Luckily, eight or nine months later Strider got another freebie promo. The March/April 1977 issue of Synapse magazine included a blurb about the DCS1 in their "What's Happening" section:
"From Strider Systems, Inc. comes the DCS-1, a computer controlled portable polyphonic synthesizer. Included in the system are 12 audio frequency oscillators, a 48 channel envelope generator, 3 state-variable filters, a 49 key polyphonic keyboard with programmable split, a 16-key digital keyboard with l.e.d. display, a 16-key programmable effects keyboard, 10-patch digital memory, 4 independent 256 note sequences, and a tape cassette for bulk storage of patches, sequences and computer programs."Not sure if Strider consciously decided to promote other aspects of the machine later in its run - in this case Synapse mentions its portability. Or it could be Synapse picked up on this on their own and decided to include it. Either way, its not in the CK Spec Sheet. Although I guess the weight of the unit is. Still, from a marketing perspective, "portable" sounds better that "55 lbs". A lot better.
There isn't a lot of information sources about the Strider DCS1 out there. Offline, there is Mark Vail's Vintage Synthesizers book. It includes two long paragraphs on Strider's two synthesizers under the heading "Digital Egg Snatchers", describing the section as instruments that stole "digital eggs from the larger instruments and incorporating them into more limited, more specialized, and hopefully more marketable designs" and were the ancestors to the more modern Casio CZs, Yamaha DXs and Korg DWs. I'm not sure "stole" is the right word... but being described as the precursor to CZs and DXs is just down right cool.
Fortunately, the best resource is online for everyone to see, and is probably *the* best source one could have - scans of the Strider DCS1 brochure from Chris Kann's Flickr photo stream. The five pages of scans include:
- Page 1: Cover with large logo
- Page 2: Technical specifications on the oscillators, envelope generators, filters, manual controls, external inputs and memory
- Page 3: Technical specs continued, including cabinet info and price, including two much better photos that seem to be the same ones from the ad
- Page: 4: "A brief discussion" - now more commonly referred to a FAQ - What is digitally controlled synthesis? How does this differ from "computer music"? Etc...
- Page 5: DCS-1 features including a hand-written note from someone at the company named Ray or Roy!

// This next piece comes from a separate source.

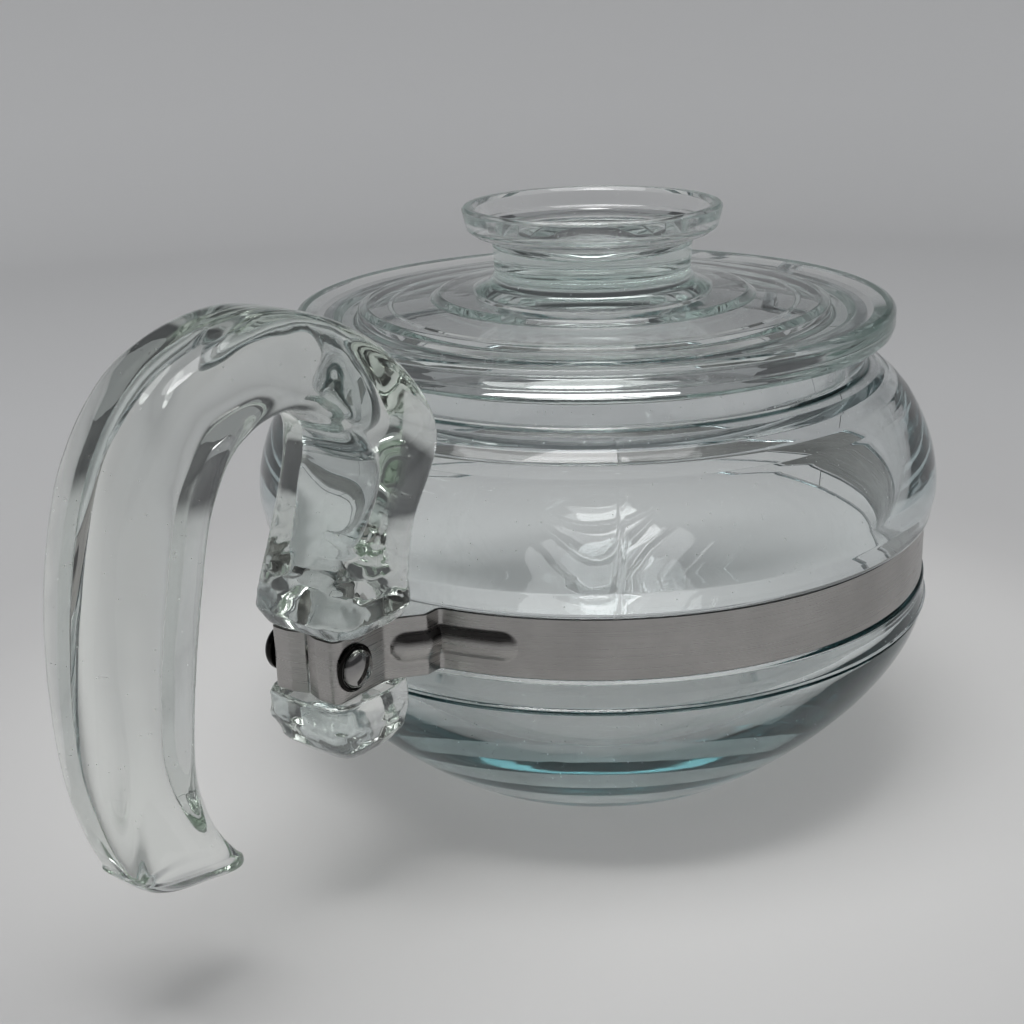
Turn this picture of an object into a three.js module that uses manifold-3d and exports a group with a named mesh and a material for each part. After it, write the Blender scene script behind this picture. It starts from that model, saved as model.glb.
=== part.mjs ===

Now about that advertisement, and in particular that one little issue I have with it.
The first thing I notice is the name of the instrument - DCS1. Now I'm a big fan of consistency, and this advertisement clearly doesn't include a dash in the name: DCS1. No dash. So, I wrote this blog post without the dash. But then I noticed that both the Spec Sheet and What's Happening write-ups do include a dash 0 DCS-1. And although the cover of the Chris Kann's brochure doesn't include a dash in the name, text within the brochure consistently does. Gah.
But, that's probably a personal issue I should deal with. Not everyone else.
But you know what else bothers me. When people write MiniMoog with a double-capital "M".